(The task)
Select, from the material below, each line with "adds" in it.

(Material for the task)
○ ○ ○ ○

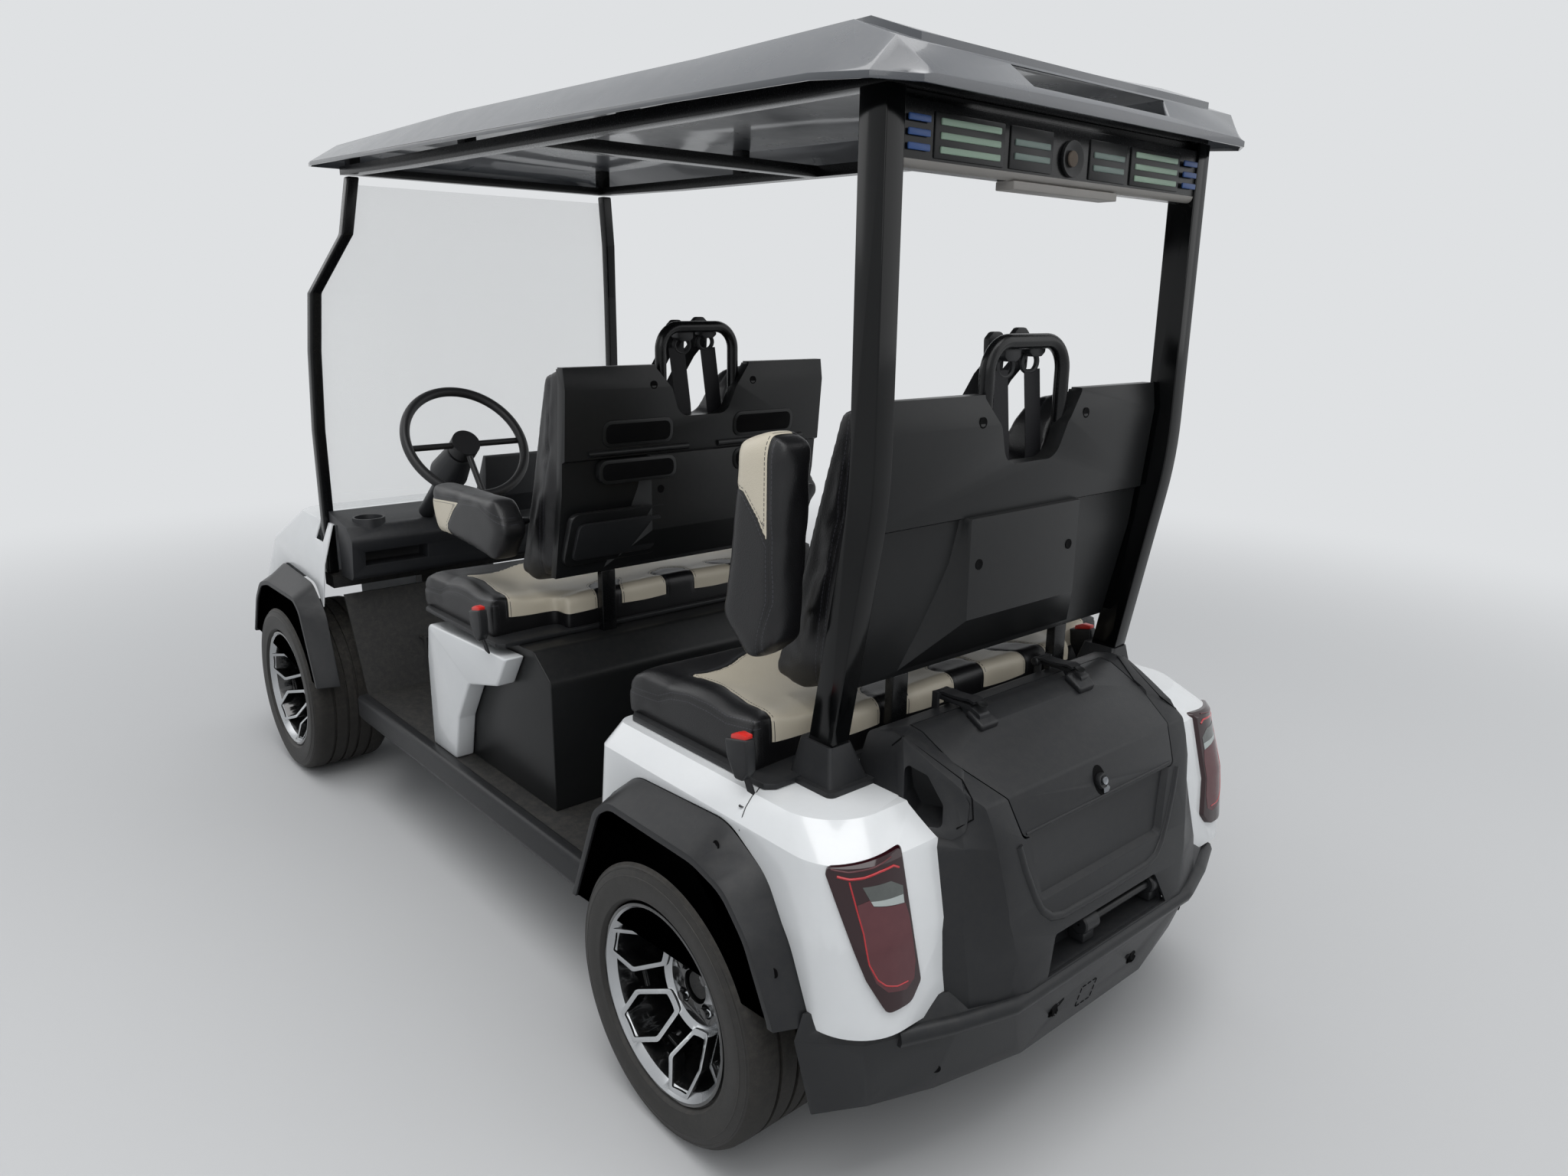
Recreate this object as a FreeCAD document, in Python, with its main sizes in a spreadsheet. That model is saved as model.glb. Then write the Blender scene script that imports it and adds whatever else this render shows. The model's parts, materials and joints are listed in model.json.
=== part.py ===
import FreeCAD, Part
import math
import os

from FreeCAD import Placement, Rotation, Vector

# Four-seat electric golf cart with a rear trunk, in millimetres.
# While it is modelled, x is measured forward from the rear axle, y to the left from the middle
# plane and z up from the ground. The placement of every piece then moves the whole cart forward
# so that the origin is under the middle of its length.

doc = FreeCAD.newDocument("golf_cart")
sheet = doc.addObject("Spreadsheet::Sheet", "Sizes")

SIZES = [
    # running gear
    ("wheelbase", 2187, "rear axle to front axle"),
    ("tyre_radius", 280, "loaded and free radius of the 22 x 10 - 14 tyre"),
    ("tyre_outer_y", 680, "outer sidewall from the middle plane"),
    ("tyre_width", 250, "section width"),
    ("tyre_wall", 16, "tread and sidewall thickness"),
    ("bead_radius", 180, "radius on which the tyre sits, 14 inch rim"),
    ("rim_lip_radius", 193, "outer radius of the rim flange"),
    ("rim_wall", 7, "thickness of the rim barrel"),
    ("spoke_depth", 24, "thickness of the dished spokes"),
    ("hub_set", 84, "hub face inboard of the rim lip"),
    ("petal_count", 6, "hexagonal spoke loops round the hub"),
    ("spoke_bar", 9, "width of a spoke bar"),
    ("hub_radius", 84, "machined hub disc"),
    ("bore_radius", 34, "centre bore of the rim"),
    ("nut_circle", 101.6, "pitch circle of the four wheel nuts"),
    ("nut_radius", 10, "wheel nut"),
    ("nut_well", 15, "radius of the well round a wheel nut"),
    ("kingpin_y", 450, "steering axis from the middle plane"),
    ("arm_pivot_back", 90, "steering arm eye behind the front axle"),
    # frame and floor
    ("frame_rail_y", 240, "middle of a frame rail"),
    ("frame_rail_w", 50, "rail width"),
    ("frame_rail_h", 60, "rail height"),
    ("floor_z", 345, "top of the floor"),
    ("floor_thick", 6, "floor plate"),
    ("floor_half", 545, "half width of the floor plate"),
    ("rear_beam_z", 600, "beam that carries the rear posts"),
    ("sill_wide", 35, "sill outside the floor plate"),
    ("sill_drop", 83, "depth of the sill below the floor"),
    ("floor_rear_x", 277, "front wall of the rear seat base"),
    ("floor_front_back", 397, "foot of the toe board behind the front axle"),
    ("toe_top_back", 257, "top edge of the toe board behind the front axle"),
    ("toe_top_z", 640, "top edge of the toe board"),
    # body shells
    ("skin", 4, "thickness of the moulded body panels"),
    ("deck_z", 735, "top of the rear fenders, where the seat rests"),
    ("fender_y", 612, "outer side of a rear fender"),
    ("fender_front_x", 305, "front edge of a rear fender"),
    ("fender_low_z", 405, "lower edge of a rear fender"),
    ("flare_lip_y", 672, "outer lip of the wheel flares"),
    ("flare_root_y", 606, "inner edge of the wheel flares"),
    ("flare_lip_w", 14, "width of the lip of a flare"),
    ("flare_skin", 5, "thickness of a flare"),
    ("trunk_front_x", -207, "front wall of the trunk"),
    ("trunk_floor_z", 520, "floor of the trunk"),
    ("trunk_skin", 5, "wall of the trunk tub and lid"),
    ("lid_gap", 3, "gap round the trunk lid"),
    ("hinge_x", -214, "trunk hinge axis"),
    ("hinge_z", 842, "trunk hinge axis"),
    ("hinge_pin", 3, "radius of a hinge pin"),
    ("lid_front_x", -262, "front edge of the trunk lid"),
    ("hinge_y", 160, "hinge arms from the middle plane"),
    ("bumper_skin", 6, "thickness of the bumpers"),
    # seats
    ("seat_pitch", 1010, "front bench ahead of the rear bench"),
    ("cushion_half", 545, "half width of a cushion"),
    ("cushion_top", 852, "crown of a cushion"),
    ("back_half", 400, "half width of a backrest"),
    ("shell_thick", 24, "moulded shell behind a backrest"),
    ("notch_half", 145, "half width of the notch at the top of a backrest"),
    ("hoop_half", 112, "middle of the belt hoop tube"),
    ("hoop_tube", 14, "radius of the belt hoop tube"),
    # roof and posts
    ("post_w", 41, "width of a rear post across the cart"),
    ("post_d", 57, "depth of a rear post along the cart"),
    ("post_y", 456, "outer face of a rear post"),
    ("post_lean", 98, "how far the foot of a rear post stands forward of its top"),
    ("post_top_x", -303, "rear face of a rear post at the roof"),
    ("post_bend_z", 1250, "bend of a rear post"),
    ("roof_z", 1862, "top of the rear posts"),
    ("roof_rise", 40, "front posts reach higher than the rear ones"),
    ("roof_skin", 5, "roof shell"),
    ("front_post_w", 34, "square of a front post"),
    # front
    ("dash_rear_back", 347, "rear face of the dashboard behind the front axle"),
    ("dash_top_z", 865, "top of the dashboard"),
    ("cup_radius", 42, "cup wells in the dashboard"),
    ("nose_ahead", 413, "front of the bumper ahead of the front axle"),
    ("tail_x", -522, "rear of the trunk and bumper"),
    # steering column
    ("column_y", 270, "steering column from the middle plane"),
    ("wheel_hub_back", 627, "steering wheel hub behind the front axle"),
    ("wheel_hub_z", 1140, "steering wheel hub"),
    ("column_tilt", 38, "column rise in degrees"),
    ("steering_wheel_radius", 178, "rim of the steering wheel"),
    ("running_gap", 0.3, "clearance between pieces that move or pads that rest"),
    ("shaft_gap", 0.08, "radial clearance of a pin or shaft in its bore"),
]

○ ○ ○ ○

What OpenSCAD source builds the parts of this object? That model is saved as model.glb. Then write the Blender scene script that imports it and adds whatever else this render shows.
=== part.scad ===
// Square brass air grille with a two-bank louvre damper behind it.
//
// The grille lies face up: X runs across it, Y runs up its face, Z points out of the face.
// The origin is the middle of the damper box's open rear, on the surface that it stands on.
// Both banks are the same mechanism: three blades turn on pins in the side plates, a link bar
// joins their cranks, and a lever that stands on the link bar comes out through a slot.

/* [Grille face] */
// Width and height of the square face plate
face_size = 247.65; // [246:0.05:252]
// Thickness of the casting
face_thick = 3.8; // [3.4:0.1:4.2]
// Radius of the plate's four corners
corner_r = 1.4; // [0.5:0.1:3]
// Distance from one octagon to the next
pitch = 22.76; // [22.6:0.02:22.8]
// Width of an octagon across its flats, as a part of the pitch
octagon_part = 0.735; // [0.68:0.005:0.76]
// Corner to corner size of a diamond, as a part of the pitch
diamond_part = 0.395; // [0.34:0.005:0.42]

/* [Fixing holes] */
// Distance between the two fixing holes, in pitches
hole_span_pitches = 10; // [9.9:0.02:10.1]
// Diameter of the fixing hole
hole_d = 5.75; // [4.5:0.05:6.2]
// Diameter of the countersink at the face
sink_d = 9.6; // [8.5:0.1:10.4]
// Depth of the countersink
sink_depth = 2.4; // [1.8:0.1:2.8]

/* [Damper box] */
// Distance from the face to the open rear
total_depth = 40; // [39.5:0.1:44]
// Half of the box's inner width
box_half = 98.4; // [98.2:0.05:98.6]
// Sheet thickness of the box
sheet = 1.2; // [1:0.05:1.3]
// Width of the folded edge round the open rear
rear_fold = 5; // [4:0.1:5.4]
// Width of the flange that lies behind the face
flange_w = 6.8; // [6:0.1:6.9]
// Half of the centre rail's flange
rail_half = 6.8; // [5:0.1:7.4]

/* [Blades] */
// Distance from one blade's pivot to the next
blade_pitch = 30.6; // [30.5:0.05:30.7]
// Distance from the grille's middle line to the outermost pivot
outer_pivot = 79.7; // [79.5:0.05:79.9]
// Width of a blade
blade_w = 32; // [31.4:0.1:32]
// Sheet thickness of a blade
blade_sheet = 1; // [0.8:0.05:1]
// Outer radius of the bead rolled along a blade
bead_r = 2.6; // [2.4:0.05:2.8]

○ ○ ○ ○

(Solution below)
Recreate this object as a FreeCAD document, in Python, with its main sizes in a spreadsheet. That model is saved as model.glb. Then write the Blender scene script that imports it and adds whatever else this render shows. The model's parts, materials and joints are listed in model.json.
What OpenSCAD source builds the parts of this object? That model is saved as model.glb. Then write the Blender scene script that imports it and adds whatever else this render shows.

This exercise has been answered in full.